In other words, we don't currently see any imminent systemic risks on the horizon that could fundamentally alter the long-term investment thesis for owning a broad basket of US stocks.
Valuations may fluctuate in the short run, but SPY and QQQ offer passive exposure to leading American companies across sectors. For buy-and-hold investors, chasing short-term under/overvaluation seems less important than evaluating the overall competitiveness and stability of the US economy.
Conclusion
Even with $SPDR S&P 500 ETF Trust(SPY)$ and $Invesco QQQ Trust-ETF(QQQ)$ trading at premium valuations, their profitability levels remain significantly above our required return thresholds. So we believe they are still great assets to allocate to in 2024 for long-term investors.
Specifically, investors using these ETFs for passive indexing should view the recent sell-off as an opportunity to put more cash to work. Rather than trying to time the market bottoms and peaks, their focus should be on long-term capital appreciation.
The overly optimistic sentiment that preceded this pullback is more of a short-term risk indicator. It doesn't change our long-term outlook on owning a basket of leading US stocks.
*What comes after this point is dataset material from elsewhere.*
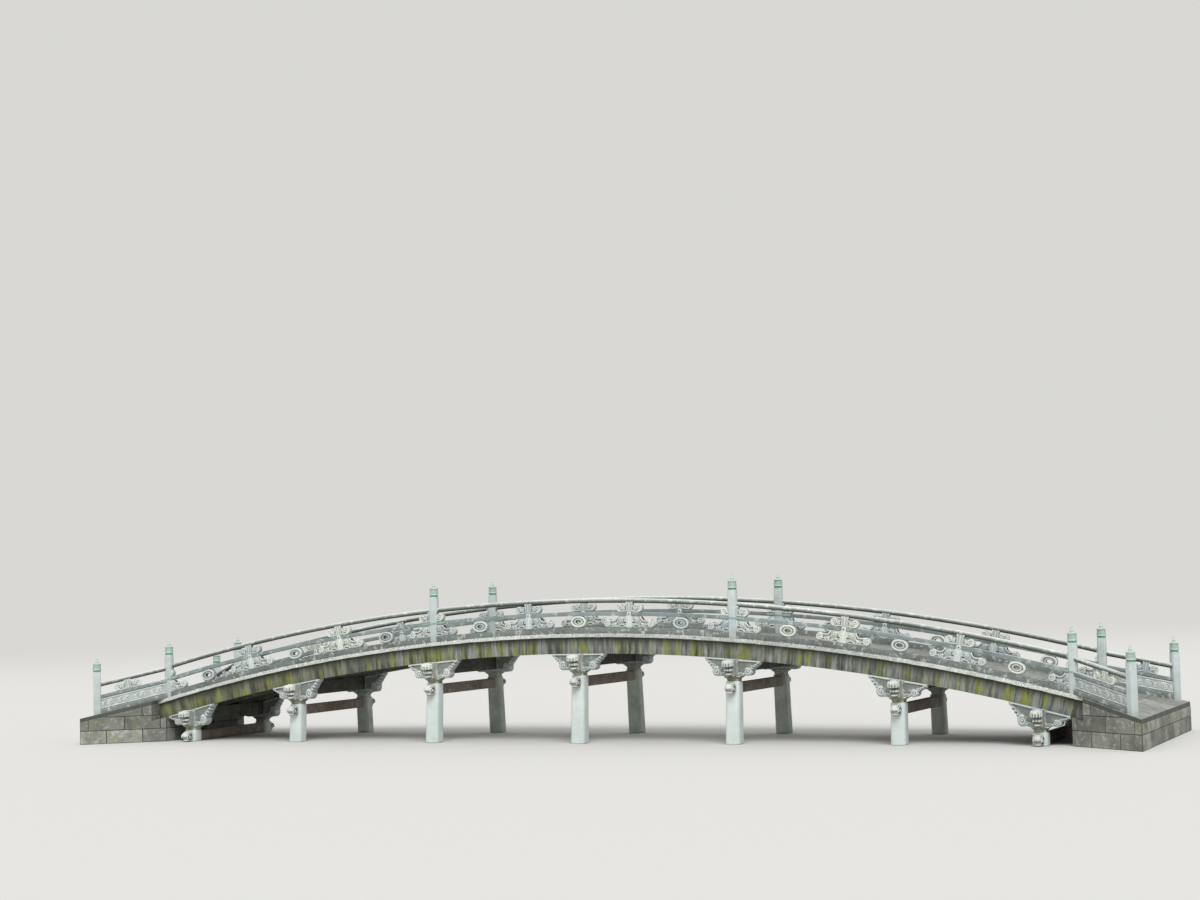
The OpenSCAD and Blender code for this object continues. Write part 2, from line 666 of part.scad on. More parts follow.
// One cloud head in the middle of each wing. The wing's heights are upright and
// the stone's are square to the slope, so its foot is trimmed to the flat rail.
module wing_clouds() color("#b2b3ad") all_corners() fit_wing()
  translate([wing_len / 2, 0, -wing_len / 2 * wing_slope]) rotate([0, wing_tilt, 0])
    translate([0, 0, -lean * round_c]) difference() {
      across(-cloud_t / 2, cloud_t / 2) intersection() {
        cloud_head_outline();
        translate([-bay, flat_hi + seat + lean * (round_c - flat_hi)]) square([2 * bay, bay]);
      }
      rail_groove(2 * volute_x + 4 * volute_r);
    }
module wing_posts() color("#ccd1cd") all_corners() difference() {
  on_wing() translate([wing_len, 0, 0])
    square_post(post_w, post_chamfer, -wing_len * wing_slope - post_w, post_h - wing_len * wing_slope);
  across(-big, big)
    polygon([[end_post, 0], [landing_end + bay, 0],
             [landing_end + bay, approach_z(landing_end + bay) + deck_t],
             [end_post, approach_z(end_post) + deck_t]]);
}
module wing_caps() color("#8fb09c") all_corners()
  on_wing() translate([wing_len, 0, post_h - wing_len * wing_slope]) post_cap();

front() columns();  // columns_front
columns();  // columns_rear
tie_beams();
front() tie_noses();  // tie_noses_front
tie_noses();  // tie_noses_rear
front() neck_blocks();  // neck_blocks_front
neck_blocks();  // neck_blocks_rear
front() brackets();  // brackets_front
brackets();  // brackets_rear
front() beam_heads();  // beam_heads_front
beam_heads();  // beam_heads_rear
cap_beams();
front() edge_beam();  // edge_beam_front
edge_beam();  // edge_beam_rear
inner_beams();
deck_slabs();
front() deck_lip();  // deck_lip_front
deck_lip();  // deck_lip_rear
front() curb();  // curb_front
curb();  // curb_rear
front() posts_row();  // posts_front
posts_row();  // posts_rear
front() post_caps();  // post_caps_front
post_caps();  // post_caps_rear
front() round_rail();  // round_rail_front
round_rail();  // round_rail_rear
front() flat_rail();  // flat_rail_front
flat_rail();  // flat_rail_rear
front() rail_straps();  // rail_straps_front
rail_straps();  // rail_straps_rear
front() cloud_feet();  // cloud_feet_front
cloud_feet();  // cloud_feet_rear
front() cloud_heads();  // cloud_heads_front
cloud_heads();  // cloud_heads_rear
front() ring_stones();  // ring_stones_front
ring_stones();  // ring_stones_rear
abutments();
landings();
wing_curbs();
wing_panels();
wing_flat_rails();
wing_clouds();
wing_round_rails();
wing_posts();
wing_caps();
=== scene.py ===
"""Looks of an arched stone garden bridge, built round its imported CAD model.

Lengths are metres, with X along the bridge, Y across it and Z up. The front is
the side at negative Y. Each stone keeps the place that it has in the CAD model.
"""

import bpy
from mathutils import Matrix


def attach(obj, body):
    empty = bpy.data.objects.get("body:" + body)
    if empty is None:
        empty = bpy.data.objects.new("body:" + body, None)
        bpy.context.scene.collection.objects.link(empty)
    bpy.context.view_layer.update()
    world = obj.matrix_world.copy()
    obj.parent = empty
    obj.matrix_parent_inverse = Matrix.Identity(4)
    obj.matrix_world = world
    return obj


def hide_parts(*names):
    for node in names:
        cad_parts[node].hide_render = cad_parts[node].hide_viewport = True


bl_info = {
    "name": "Arched Garden Bridge",
    "version": (1, 0, 0),
    "blender": (4, 5, 0),
    "location": "View3D > Sidebar > Bridge",
    "description": "Carves, weathers and lights the packed stone footbridge",
    "category": "Object",
}

import math
import random

import bpy
import numpy as np
from bpy.props import FloatProperty, FloatVectorProperty, PointerProperty
from mathutils import Euler, Matrix, Vector, noise

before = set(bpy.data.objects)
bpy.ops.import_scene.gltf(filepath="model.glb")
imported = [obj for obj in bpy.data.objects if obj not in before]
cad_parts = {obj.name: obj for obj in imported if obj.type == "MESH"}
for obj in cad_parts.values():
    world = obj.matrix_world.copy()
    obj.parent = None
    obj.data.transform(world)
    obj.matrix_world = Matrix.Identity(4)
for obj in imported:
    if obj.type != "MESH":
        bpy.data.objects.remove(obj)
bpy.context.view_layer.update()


def linear(code):
    """The linear colour of an sRGB hex value"""
    parts = [int(code[i : i + 2], 16) / 255 for i in (1, 3, 5)]
    return tuple(
        p / 12.92 if p <= 0.04045 else ((p + 0.055) / 1.055) ** 2.4 for p in parts
    )


# Settings that the sidebar shows


def length(name, description, default):
    return FloatProperty(
        name=name, description=description, default=default, min=0.0, unit="LENGTH"
    )


def colour(name, description, code):
    return FloatVectorProperty(
        name=name,
        description=description,
        default=linear(code),
        subtype="COLOR",
        size=3,
        min=0.0,
        max=1.0,
    )


class BridgeSizes(bpy.types.PropertyGroup):
    arch_rise: length("Arch rise", "Rise of the deck edge from the end posts", 1.143)
    crown: length("Crown height", "Height of the deck edge at the middle", 1.926)
    bay: length("Bay", "Distance from one bent to the next", 3.0)
    rail_line: length("Railing line", "Distance of the railing from the middle", 1.236)
    carving: length("Carving grain", "Grid on which carved stones are cut", 0.0048)
    bead: length("Bead", "Radius of the raised beads of the carving", 0.0105)


class BridgeColours(bpy.types.PropertyGroup):
    granite: colour("Granite", "Pale speckled granite of the columns", "#D2DDDA")
    carved: colour("Carved stone", "Light blue-grey of the carved stones", "#A6B2B5")
    # White crust, also used as the painted highlight on upward faces, ridges and raised carving
    lichen: colour("Lichen", "White crust on tops and ridges", "#E4E9E4")
    # Black growth and spots, also used as painted shade in hollows and on faces that look down
    dirt_and_shade: colour("Dirt", "Black growth in hollows and under stones", "#3B3E38")
    moss: colour("Moss", "Yellow-green moss", "#868B3E")
    beam: colour("Beam", "Grey of the edge beams", "#636961")
    # Black-green run-off, also used as the painted shadow under the lip and painted shade on the
    # beams' undersides
    streak_and_shade: colour("Streak", "Black-green run-off on the beams", "#3B3F34")
    curb: colour("Curb", "Grey of curbs and deck", "#838B87")
    # Stone under the deck, darkened mostly as painted shade
    shade: colour("Damp stone", "Dark stone under the deck", "#56554C")
    copper: colour("Verdigris", "Pale grey-green patina", "#9DB2A6")
    copper_deep: colour("Deep verdigris", "Blue-green patina of rings", "#66A68F")
    floor: colour("Floor", "Pale studio floor", "#D9D8D4")


def sizes():
    return bpy.context.scene.bridge_sizes


def colours():
    return bpy.context.scene.bridge_colours


# Lines of the bridge

BENTS = (-8.43, -6.0, -3.0, 0.0, 3.0, 6.0, 8.43)
POSTS = (-9.0, -3.0, 3.0, 9.0)
STONES_AT = (-7.0, -5.0, -1.0, 1.0, 5.0, 7.0)
RINGS_AT = (-8.0, -6.0, -4.0, -2.0, 0.0, 2.0, 4.0, 6.0, 8.0)
END_POST = 9.0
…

In summary, despite premium valuations, the fundamentals backing SPY and QQQ still look attractive relative to other asset classes. For passive investors with a multi-year time horizon, this dip represents a chance to allocate at better prices.
Rather than watching daily price action, we encourage investors to take advantage of the volatility to build positions. We remain buyers on further weakness and continue to recommend SPY and QQQ as core portfolio holdings for long-term capital growth.